Apertem os cintos: turbulência em voos deve aumentar daqui por diante
Nova pesquisa aponta que as mudanças climáticas podem quadruplicar a ocorrência de turbulência em rotas aéreas movimentadas nas próximas décadas

Se você costuma viajar de avião, é bom se preparar: os voos podem ficar bem mais turbulentos. É o que aponta um novo estudo sobre os efeitos das mudanças climáticas na aviação.
Paul Williams, professor de ciência atmosférica da Universidade de Reading, no Reino Unido, estuda o tema há mais de 10 anos. Durante sua apresentação na conferência da União Europeia de Geociências, ele revelou que o aquecimento global pode estar por trás do aumento de um fenômeno chamado “turbulência de céu claro” – um tipo de turbulência em voos que não pode ser prevista nem identificada pelos instrumentos de bordo.
De acordo com os dados de Williams, esse tipo de turbulência severa aumentou 55% desde os anos 1970, e a tendência é de crescimento. Em entrevista ao “Inside Climate News”, o pesquisador afirmou que, nas próximas décadas, a ocorrência de turbulência em voos poderá quadruplicar em algumas rotas aéreas mais movimentadas, representando riscos significativos para a aviação.
O QUE É A TURBULÊNCIA DE CÉU CLARO?
Em termos simples, é um tipo de turbulência que não é causada por nuvens ou tempestades – ou seja, pode surgir sem aviso para pilotos e passageiros.
Enquanto as turbulências mais comuns estão relacionadas a condições meteorológicas visíveis, as de céu claro geralmente são provocadas por correntes de jato – fluxos intensos de vento a cerca de 10 a 13 quilômetros de altitude, compostos por várias camadas de ar se movendo a diferentes velocidades.
Essas correntes se formam quando o ar quente encontra ar frio, criando um fluxo de vento que se desloca rapidamente de oeste para leste. Como o aquecimento da Terra é desigual – mais intenso nos trópicos do que nos polos – o ar quente sobe e o ar frio entra no lugar, criando as chamadas correntes de jato. A intensidade dessas correntes varia ao longo do ano, conforme as temperaturas das massas de ar mudam.
Em entrevista à “CBS News”, o piloto e consultor de segurança aérea Daniel Adjekum explicou que as diferenças de velocidade entre as massas de ar criam atrito e, com ele, turbulência em voos. O problema é que, por não estar associada à umidade, essa turbulência não aparece nos radares nem nos instrumentos da cabine.

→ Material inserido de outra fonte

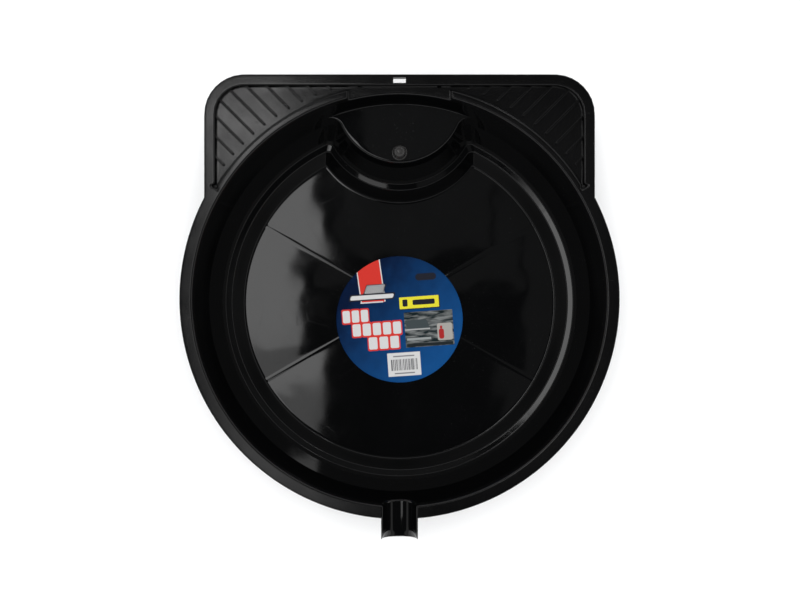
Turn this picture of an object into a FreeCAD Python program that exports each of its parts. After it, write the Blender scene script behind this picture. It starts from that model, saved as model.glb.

Segundo Hassan Shahidi, presidente da Flight Safety Foundation, esse tipo de turbulência costuma ser “muito violento”. Especialistas acreditam que foi isso o que aconteceu com o voo da Singapore Airlines no ano passado, quando o avião perdeu milhares de pés de altitude em poucos minutos.
O incidente causou a morte de um passageiro e deixou mais de 70 feridos. Nos últimos meses, voos da United Airlines também registraram episódios de turbulência severa com passageiros feridos.
TURBULÊNCIA EM VOOS E AQUECIMENTO GLOBAL
Williams já havia publicado um estudo em 2023 mostrando que a turbulência de céu claro está se tornando mais comum. Agora, ele aponta que o aquecimento global é responsável por esse aumento.
O principal fator é o chamado cisalhamento vertical do vento – que acontece quando duas camadas de ar, próximas entre si, se movem em velocidades diferentes dentro de uma corrente de jato. Quanto maior essa diferença, mais instável fica a atmosfera, criando padrões irregulares de fluxo de ar que resultam em turbulência em voos.
Estudos recentes mostram que as mudanças climáticas estão alterando as correntes de jato e, com isso, intensificando o cisalhamento vertical. O aquecimento nas regiões polares, por exemplo, tem distorcido essas correntes, criando áreas instáveis com alto risco de turbulência – especialmente nas rotas transatlânticas.

Com base em suas análises, Williams afirma que o cisalhamento vertical já aumentou cerca de 15% nos últimos 40 anos. Se o ritmo atual de aquecimento continuar, seus modelos indicam um aumento adicional de 29% até o fim do século.
“Isso significa que vamos ver muito mais turbulências em voos, e em um futuro não tão distante”, alertou o pesquisador durante sua apresentação.
Voar ainda é considerado uma das formas mais seguras de viajar. No entanto, quando ocorrem incidentes, eles quase sempre estão ligados a turbulências. Segundo o Conselho Nacional de Segurança em Transportes dos EUA, essa foi a causa de um terço dos incidentes aéreos registrados entre 2009 e 2018 – muitos com ferimentos graves, embora sem danos às aeronaves.
Agora, com os céus se tornando cada vez mais instáveis, as autoridades da aviação civil talvez precisem atualizar suas estratégias de monitoramento e segurança.